I've avoided commenting on this so far as I've been out of the loop for a while, however I'm still in touch with a lot of guys around the country from my IMBA days now that I'm working in the bike trade.
I've heard more and more stories of difficulties, which seem to come round to an increasing level of i) micromanagement and ii) red tape, often down to CYA management styles with which the civil service is so endeared.
The Forestry commission seems, over the nineteen years I've been exposed to it (from doing my YTS there in '90) to have fallen over completely from an organisation which was primarily a timber growing company, with experienced foresters running local beats and a staff focused around the needs of the forestry operations, to an organisation which is primarily a contract management team with hundreds of 'hangers on' justifying their own jobs through paperwork and red tape.
The problems that we see for trailbuilders need to be seen in that light!
Once upon a time, Foresters were "working people" who went to agricultural college, did a BTEC ND sandwich course which involved a year working in the industry, and most of their learning was practical stuff like how best to grow, measure, and fell trees, a couple of years later, the sandwich part was taken out and it turned into an HND, then shortly afterward it became a degree course with no real practical experience, all book learning and pushing paperwork about - a lot of the "new" foresters I've met have never felled a tree, thats a big problem, the same goes for the civil engineers, who used to come up through the ranks and knew about drainage and road building from experience, rather than just writing a job spec for a local contractor to do the job.
So, if the people running the show only know how to run a contract, and being civil servants are preoccupied with covering their arse in the process, then they end up treating volunteers just like any other contractor, but free (in fact, I recall a recent advert for an FC post that referred to volunteer groups as "free labour").

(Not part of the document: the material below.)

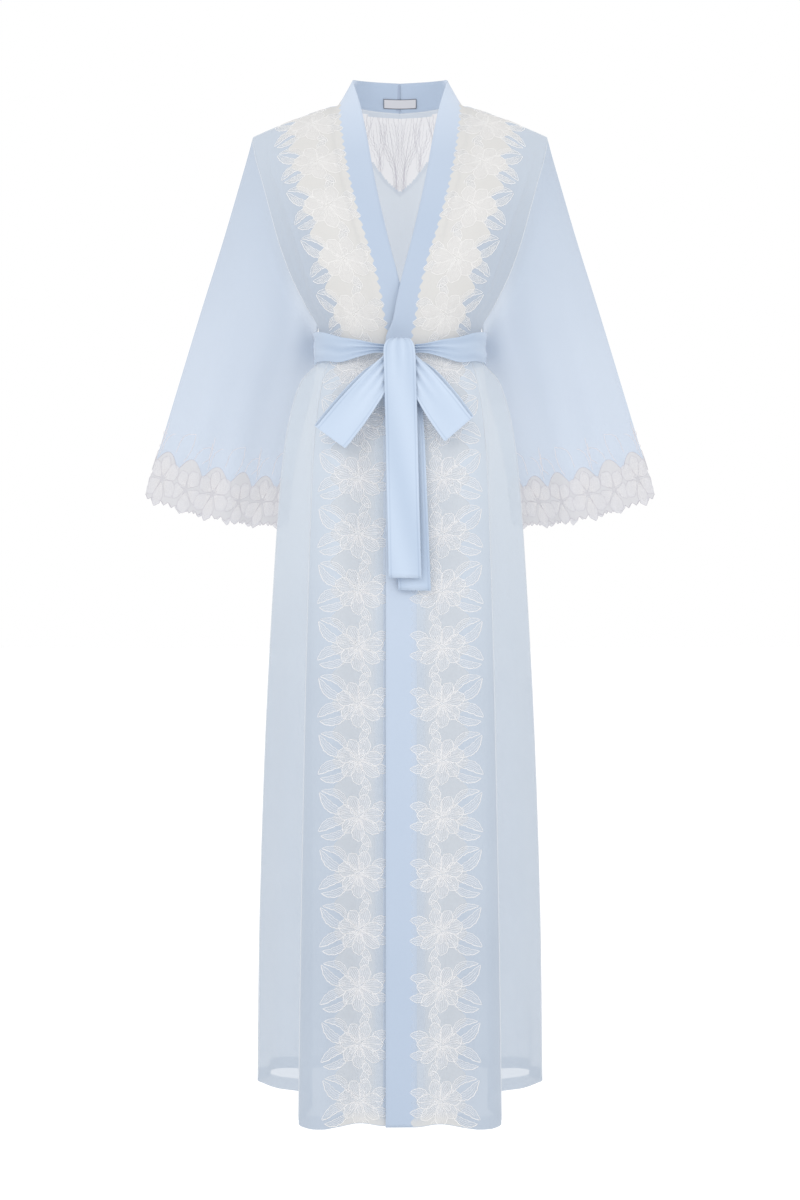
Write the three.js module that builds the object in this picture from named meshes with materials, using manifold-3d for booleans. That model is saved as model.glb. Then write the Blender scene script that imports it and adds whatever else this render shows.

This has been made worse by the existence of "professional trailbuilders" (not a dig against them personally) in the fact that they provide a 'shake and bake' solution for the site manager - OK we want trails, then we get in a trailbuilding company that design and build trails to standard trail specs all over the country for a fixed price and we don't have to worry about it - so we end up with all the individuality of the trail and the locally invented solutions to problems being replaced with a chain store trail (all the same design wherever you are).
the solution for the local FC guy becomes, I can put months of effort into supporting these local guys, and helping them through the process by keeping the paperwork monster at head office off their backs, and in the process expose myself - or get some capital funding and 'shake and bake' the solution meaning I don't have to do anything, the contractor's got all the tickets and risk assessments done already, nice and easy.
Such a shame! once upon a time working for the commission was fun - going round in a van at night looking for poachers, (not allowed anymore, H&S) felling your own Xmas trees (tut tut) cadging rides, four people in the cab of a forwarder (some chance now) building high seats without having to put a silly "no unauthorised persons" label on them... jumpers for goalposts etc.